Kids get up to 50% of their total caloric intake at school, making the school environment a critical venue for promoting and supporting healthy eating. And while federal efforts have resulted in improvements to the nutritional quality of school meals (via the 2010 Healthy, Hunger Free Kids Act), that's only half the story. This legislation succeeded in closing a door to letting nutritionally poor foods into school meals, but multiple windows remain wide open.

Food manufacturers still have access to students through vending machines, a la carte lines, and school stores. Nearly half of elementary school students can buy junk food at school, and a 2005 study found that 68% of students drank sugary beverages during the school day.

Not only that, the food industry views schools as prime advertising real estate - making use of walls, scoreboards, and even yearbooks to market their brands. Access to junk food in schools affects all kids, but not equally. Healthier snacks are less available to students in lower-income public elementary schools (those serving a high percentage of students who are eligible for free or reduced-price lunch) than they are to students in higher-income schools. All kids deserve equal access to healthy foods, and schools are no place for the food industry to undermine community efforts that support healthy eating.
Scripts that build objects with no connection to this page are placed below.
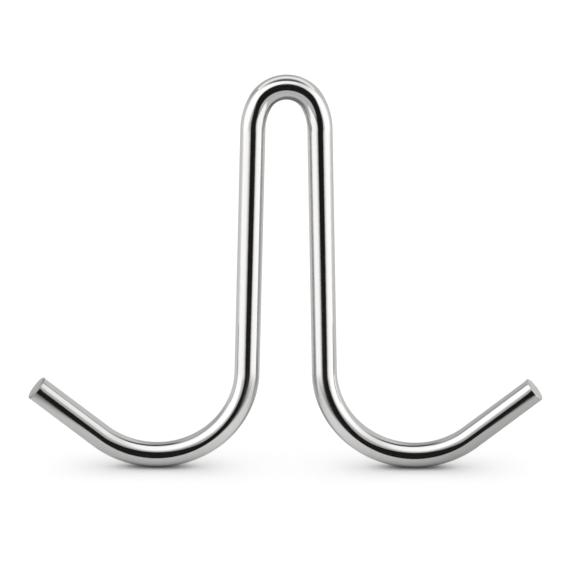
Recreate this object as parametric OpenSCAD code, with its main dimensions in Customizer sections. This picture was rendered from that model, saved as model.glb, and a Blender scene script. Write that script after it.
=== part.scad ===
// Pot rack hook. One round steel rod is bent cold in one plane: a narrow loop that
// hangs over the rack bar, two legs that lean slightly apart, and an open hook at
// the foot of each leg. The rod is then plated bright.
// The origin is where the inside of the loop sits on the bar. X is the hook's
// width, Y is through the plane of the bends and Z is up.

/* [Rod] */
// Diameter of the rod
rod_d = 6.35; // [4:0.05:8]
// Radius that the tumbler leaves on the edge of each cut end
edge_r = 0.4; // [0.1:0.05:1]

/* [Loop] */
// Bend radius of the crown, to the middle of the rod
crown_r = 7.2; // [6:0.1:12]
// Turn of the crown each side of its top, in degrees
crown_turn = 61.5; // [40:0.5:80]
// Bend radius of the shoulder, where the rod springs open past the former
shoulder_r = 15.5; // [8:0.5:30]
// Lean of each leg away from upright, in degrees
leg_lean = 1.2; // [0:0.1:5]
// Straight length of each leg
leg_run = 62.6; // [20:0.1:150]

/* [Hooks] */
// Bend radius of each hook, to the middle of the rod
hook_r = 22.3; // [12:0.1:40]
// Slope of each arm above level, in degrees
arm_rise = 38.4; // [15:0.1:60]
// Straight length of each arm, from the end of the bend to the cut face
arm_run = 20.2; // [8:0.1:50]

/* [Hidden] */
$fn = 64;

rod_r = rod_d / 2;

// The shoulder turns the rod from the end of the crown to the line of the leg,
// and the hook turns it from there, through level, up to the line of the arm.
shoulder_turn = 90 - leg_lean - crown_turn;
hook_turn = 90 - leg_lean + arm_rise;

// Everything below is drawn along +Z, the way the rod is fed. Each module ends by
// carrying its children to the end of its own length, facing along the rod there.

// A straight run of the rod
module run(length) {
    cylinder(r = rod_r, h = length);
    translate([0, 0, length]) children();
}

// A bend in the XZ plane, towards +X for a positive angle and -X for a negative one.
// It is half a ring, cut off square to the rod where the bend ends.
module bend(radius, angle) {
    side = sign(angle);
    ring_d = 2 * radius + rod_d;
    translate([side * radius, 0, 0]) {
        difference() {
            rotate([90, 0, 0])
                rotate_extrude(angle = 180)
                    translate([radius, 0])
                        circle(r = rod_r);
            rotate([0, angle, 0])
                translate([-ring_d, -rod_d, 0])
                    cube([2 * ring_d, 2 * rod_d, ring_d]);
        }
        rotate([0, angle, 0])
            translate([-side * radius, 0, 0])
                children();
    }
}

// The last straight run, cut square, with its sharp edge tumbled round
module cut_end(length) {
    rotate_extrude() {
        square([rod_r, length - edge_r]);
        square([rod_r - edge_r, length]);
        translate([rod_r - edge_r, length - edge_r])
            intersection() {
                circle(r = edge_r);
                square(edge_r);
            }
    }
}

// Half of the rod, from the top of the crown to the end of one arm
module half_rod() {
    translate([0, 0, rod_r])
        rotate([0, 90, 0])
            bend(crown_r, crown_turn)
                bend(shoulder_r, shoulder_turn)
                    run(leg_run)
                        bend(hook_r, -hook_turn)
                            cut_end(arm_run);
}

module hook() {
    color("silver") {
        half_rod();
        mirror([1, 0, 0]) half_rod();
    }
}

hook();
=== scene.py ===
# Pot rack hook: one round steel rod, bent cold in one plane into a narrow loop with
# an open hook at the foot of each leg, and chromium plated. It stands on its two
# hooks on a pale studio floor. Lengths are in metres, in the CAD's frame: the origin
# is the seat on the rack bar, X is the width and Z is up.
import math

import bpy
from mathutils import Matrix, Vector


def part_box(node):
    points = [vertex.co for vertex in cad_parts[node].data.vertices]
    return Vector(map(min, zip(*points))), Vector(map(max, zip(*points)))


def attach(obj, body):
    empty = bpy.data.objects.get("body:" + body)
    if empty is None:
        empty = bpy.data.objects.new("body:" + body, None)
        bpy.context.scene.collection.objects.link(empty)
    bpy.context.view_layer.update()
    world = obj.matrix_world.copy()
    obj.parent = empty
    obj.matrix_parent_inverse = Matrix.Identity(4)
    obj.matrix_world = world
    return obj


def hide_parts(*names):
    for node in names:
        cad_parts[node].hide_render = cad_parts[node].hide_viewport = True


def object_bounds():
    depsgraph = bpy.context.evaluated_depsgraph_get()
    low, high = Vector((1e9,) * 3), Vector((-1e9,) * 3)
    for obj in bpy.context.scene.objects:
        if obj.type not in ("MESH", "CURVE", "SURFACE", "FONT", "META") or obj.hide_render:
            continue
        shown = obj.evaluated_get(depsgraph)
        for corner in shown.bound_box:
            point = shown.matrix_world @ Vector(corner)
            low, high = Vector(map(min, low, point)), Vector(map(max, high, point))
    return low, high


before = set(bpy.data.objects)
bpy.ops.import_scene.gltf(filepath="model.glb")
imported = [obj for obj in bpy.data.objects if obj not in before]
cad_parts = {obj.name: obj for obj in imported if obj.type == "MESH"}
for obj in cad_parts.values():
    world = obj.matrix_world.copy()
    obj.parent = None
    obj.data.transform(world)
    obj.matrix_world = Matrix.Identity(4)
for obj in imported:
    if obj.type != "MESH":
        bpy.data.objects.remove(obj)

cad_low, cad_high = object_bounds()

# ---------------------------------------------------------------------------
# The rod. One length of quarter-inch round mild steel is fed through a bender:
# crown, shoulder, leg, hook and arm on each side, and nothing is joined on.
# Both ends are cropped square and tumbled, so their edges are slightly round.
# ---------------------------------------------------------------------------
MM = 0.001
rod_low, rod_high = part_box("hook")
rod_r = (rod_high.y - rod_low.y) / 2
leg_run = 62.6 * MM
arm_run = 20.2 * MM
edge_r = 0.4 * MM

# The lean of a leg and the rise of an arm, in degrees. Each bend has a radius, to the
# middle of the rod, and a turn in degrees, which is downwards where it is positive.
leg_lean = 1.2
arm_rise = 38.4
crown_bend = (7.2 * MM, 61.5)
shoulder_bend = (15.5 * MM, 90 - leg_lean - crown_bend[1])
hook_bend = (22.3 * MM, -(90 - leg_lean + arm_rise))

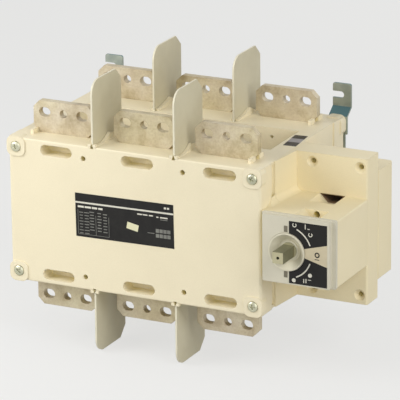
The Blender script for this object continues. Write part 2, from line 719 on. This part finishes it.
def direction(azimuth, elevation):
    """From the object's middle: azimuth to the right of the front, elevation up, in radians."""
    return Vector((math.sin(azimuth) * math.cos(elevation),
                   -math.cos(azimuth) * math.cos(elevation), math.sin(elevation)))


def soft_lamp(name, azimuth, elevation, distance, size, watts):
    """A round lamp that looks at the object's middle. Angles are in degrees, lengths in m."""
    data = bpy.data.lights.new(name, "AREA")
    data.shape = "DISK"
    data.size = size
    data.energy = watts
    lamp = bpy.data.objects.new(name, data)
    towards = direction(math.radians(azimuth), math.radians(elevation))
    lamp.location = centre + towards * distance
    lamp.rotation_mode = "QUATERNION"
    lamp.rotation_quaternion = (-towards).to_track_quat("-Z", "Y")
    bpy.context.scene.collection.objects.link(lamp)


soft_lamp("upper_left", -50, 27, 1.4, 0.9, 11.4)
soft_lamp("upper_right", 60, 38, 4.0, 1.6, 38)
soft_lamp("front_right", 30, 10, 4.0, 1.6, 22)
soft_lamp("right", 80, 12, 4.0, 1.6, 22)
soft_lamp("back", 180, 12, 4.0, 2.4, 30)


# ---- camera ----

AZIMUTH, ELEVATION, ROLL = math.radians(26.38), math.radians(18.15), math.radians(-0.63)
LENS_MM, SENSOR_MM, DISTANCE = 308.97, 36.0, 4.4535
CLIP_NEAR, CLIP_FAR = 0.1, 60
LOOK_AT = centre + Vector((45.62, -124.0, 48.63)) * MM

back = direction(AZIMUTH, ELEVATION)
right = Vector((math.cos(AZIMUTH), math.sin(AZIMUTH), 0))
up = back.cross(right)
image_right = right * math.cos(ROLL) + up * math.sin(ROLL)
image_up = up * math.cos(ROLL) - right * math.sin(ROLL)

camera_data = bpy.data.cameras.new("camera")
camera_data.sensor_width = SENSOR_MM
camera_data.lens = LENS_MM
camera_data.clip_start = CLIP_NEAR
camera_data.clip_end = CLIP_FAR
camera = bpy.data.objects.new("camera", camera_data)
camera.location = LOOK_AT + back * DISTANCE
camera.rotation_mode = "QUATERNION"
camera.rotation_quaternion = Matrix((image_right, image_up, back)).transposed().to_quaternion()
bpy.context.scene.collection.objects.link(camera)
bpy.context.scene.camera = camera
bpy.context.scene.view_settings.view_transform = "Standard"

bpy.context.view_layer.update()
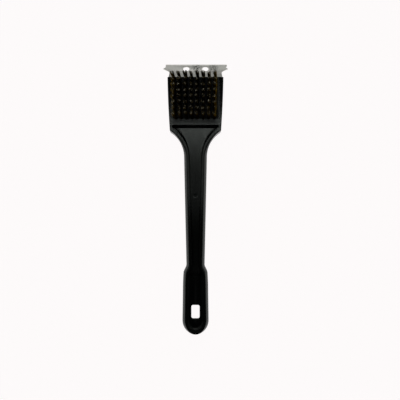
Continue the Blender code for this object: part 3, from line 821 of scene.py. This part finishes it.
def make_tuft_mesh(name, rng):
    """One tuft of crimped wires about its foot, with two values on each face for its material."""
    verts, faces, shades, ends = [], [], [], []
    clumps = [random_disc(rng, CLUMP_REACH) for _ in range(rng.choice((2, 3, 3)))]
    lean = Vector((TUFT_LEAN, 0.0)) + random_disc(rng, TUFT_SCATTER)
    room = TUFT_TIP_RADIUS * rng.uniform(0.84, 0.98)
    glint = random_disc(rng, TUFT_SCATTER)
    longest = TUFT_HEIGHT - TIP_CLEARANCE
    for wire in range(WIRES):
        turn = wire * math.pi * (3 - math.sqrt(5))
        share = math.sqrt((wire + 0.5) / WIRES)
        way = Vector((math.cos(turn), math.sin(turn)))
        foot = way * share * (TUFT_NECK_RADIUS - WIRE_RADIUS)
        clump = min(clumps, key=lambda point: (point - foot).length)
        tip = way * share * (room - CLUMP_REACH * 0.6) + clump + lean + random_disc(rng, TIP_SCATTER)
        rise = longest - min(abs(rng.gauss(0, TRIM_SPREAD)), TRIM_MOST)
        shade = rng.random()
        # Painted glint: the cut ends near one spot of each tip are bright, the others dull.
        bright = 1.0 if (way * share * room - glint).length < GLINT_RADIUS else GLINT_BESIDE
        slope = random_disc(rng, CUT_SLOPE)
        centres = wire_rings(rng, foot, tip, rise)
        first = len(verts)
        for step, centre in enumerate(centres):
            for side in range(WIRE_SIDES):
                angle = 2 * math.pi * side / WIRE_SIDES
                offset = Vector((math.cos(angle), math.sin(angle))) * WIRE_RADIUS
                tilt = slope.dot(offset) - slope.length * WIRE_RADIUS if step == len(centres) - 1 else 0.0
                verts.append((centre.x + offset.x, centre.y + offset.y, centre.z + tilt))
        for step in range(len(centres) - 1):
            low = first + step * WIRE_SIDES
            for side in range(WIRE_SIDES):
                after = (side + 1) % WIRE_SIDES
                faces.append((low + side, low + after, low + WIRE_SIDES + after, low + WIRE_SIDES + side))
                shades.append(shade)
                ends.append(0.0)
        last = first + (len(centres) - 1) * WIRE_SIDES
        faces.append(tuple(last + side for side in range(WIRE_SIDES)))
        faces.append(tuple(first + side for side in reversed(range(WIRE_SIDES))))
        shades += [shade, shade]
        ends += [bright, bright]
    mesh = bpy.data.meshes.new(name)
    mesh.from_pydata(verts, [], faces)
    mesh.polygons.foreach_set("use_smooth", [end == 0.0 for end in ends])
    mesh.attributes.new("wire_shade", "FLOAT", "FACE").data.foreach_set("value", shades)
    mesh.attributes.new("cut_end_glint", "FLOAT", "FACE").data.foreach_set("value", ends)
    return mesh


def make_tufts(brass):
    """All 64 tufts. Two neighbours in a column stand for one CAD node."""
    for row, column, place in tuft_places():
        name = f"tuft_row_{row}_column_{column}"
        rng = random.Random(100 * row + column)
        mesh = make_tuft_mesh(name, rng)
        mesh.transform(Matrix.Translation(place))
        tuft = add_object(name, mesh)
        first = row - 1 + row % 2
        finish_piece(tuft, brass, [f"tufts_rows_{first}_{first + 1}_column_{column}"])


# ---------------------------------------------------------------- materials

def add_node(tree, kind, inputs=None, **settings):
    """Add a shader node. An input is set to a value, or linked if the value is a socket."""
    node = tree.nodes.new(kind)
    for name, value in settings.items():
        setattr(node, name, value)
    for name, value in (inputs or {}).items():
        if isinstance(value, bpy.types.NodeSocket):
            tree.links.new(value, node.inputs[name])
        else:
            node.inputs[name].default_value = value
    return node


def new_material(name):
    """A new material, its node tree, its shader and its place on the object, in metres."""
    material = bpy.data.materials.new(name)
    material.use_nodes = True
    tree = material.node_tree
    place = add_node(tree, "ShaderNodeTexCoord").outputs["Object"]
    return material, tree, tree.nodes["Principled BSDF"], place


def noise(tree, place, scale, detail=2.0, stretch=(1, 1, 1), roughness=0.5):
    """Noise from 0 to 1, with grains about 1 / scale metres across, divided by stretch along each axis."""
    mapped = add_node(tree, "ShaderNodeMapping", {"Vector": place, "Scale": stretch}).outputs["Vector"]
    inputs = {"Vector": mapped, "Scale": scale, "Detail": detail, "Roughness": roughness}
    return add_node(tree, "ShaderNodeTexNoise", inputs).outputs["Fac"]


def ranged(tree, value, low, high, to_low=0.0, to_high=1.0):
    """Carry a value from low..high to to_low..to_high, and stop at the ends."""
    inputs = {"Value": value, "From Min": low, "From Max": high, "To Min": to_low, "To Max": to_high}
    return add_node(tree, "ShaderNodeMapRange", inputs).outputs["Result"]


def maths(tree, operation, a, b=0.0):
    """One step of arithmetic on values or sockets."""
    return add_node(tree, "ShaderNodeMath", {0: a, 1: b}, operation=operation).outputs["Value"]


def blend_colors(tree, share, a, b):
    """Colour a where share is 0 and colour b where it is 1."""
    node = add_node(tree, "ShaderNodeMix", {0: share}, data_type="RGBA")
    for index, value in ((6, a), (7, b)):
        if isinstance(value, bpy.types.NodeSocket):
            tree.links.new(value, node.inputs[index])
        else:
            node.inputs[index].default_value = (*value, 1.0)
    return node.outputs[2]


def bump(tree, height, depth, below=None):
    """Bumps of that depth in metres, over another bump's normal."""
    inputs = {"Height": height, "Distance": depth, "Strength": 1.0}
    if below is not None:
        inputs["Normal"] = below
    return add_node(tree, "ShaderNodeBump", inputs).outputs["Normal"]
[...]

The food industries deceive families and kids - in and outside of schools - by promoting unhealthy foods using packaging that misleads parents, ads that directly target kids, and engaging in behind-the-scenes lobbying to thwart any oversight. Our 3-minute video "We're Not Buying It: Stop Junk Food Marketing to Kids" shows how the food and beverage industries profit off of undermining kids' health:

Now is the time to update and strengthen policies at the federal, state, and school district level that address snack foods and sugary beverages. Not all schools have a food and beverage policy, and when they do, they're often weak or not enforced. But the pervasiveness of these foods counteracts schools' efforts to provide a healthy food environment, and severely undermines parents' efforts to provide and promote nutritious foods to their children. Both research and public opinion support this notion: a recent poll in California indicates 96% of voters support serving healthier foods and beverages in schools, and a study conducted at the University of Nebraska-Lincoln found that banning junk food from a la carte lines would result in an 18% reduction in overweight or obese students.

Eliminating sales of snack foods not only benefits kids' health, it's also a good investment in our schools and communities. Six months into a pilot program that eliminated junk food from a la carte lines and vending machines in a San Francisco middle school, the cafeteria became one of two in the district to turn a profit. A growing body of evidence suggests that schools can have strong nutrition standards and maintain financial stability.

From Montana to Iowa to Louisiana, schools are finding innovative, cost-effective ways to create healthy, sustainable food environments (visit our tools to find more community examples: Communities Taking Action and the ENACT Local Policy Database). When it comes to protecting kids' health, too much is at stake -- we need local and federal policies that support schools' and families' efforts to keep kids healthy, in the first place.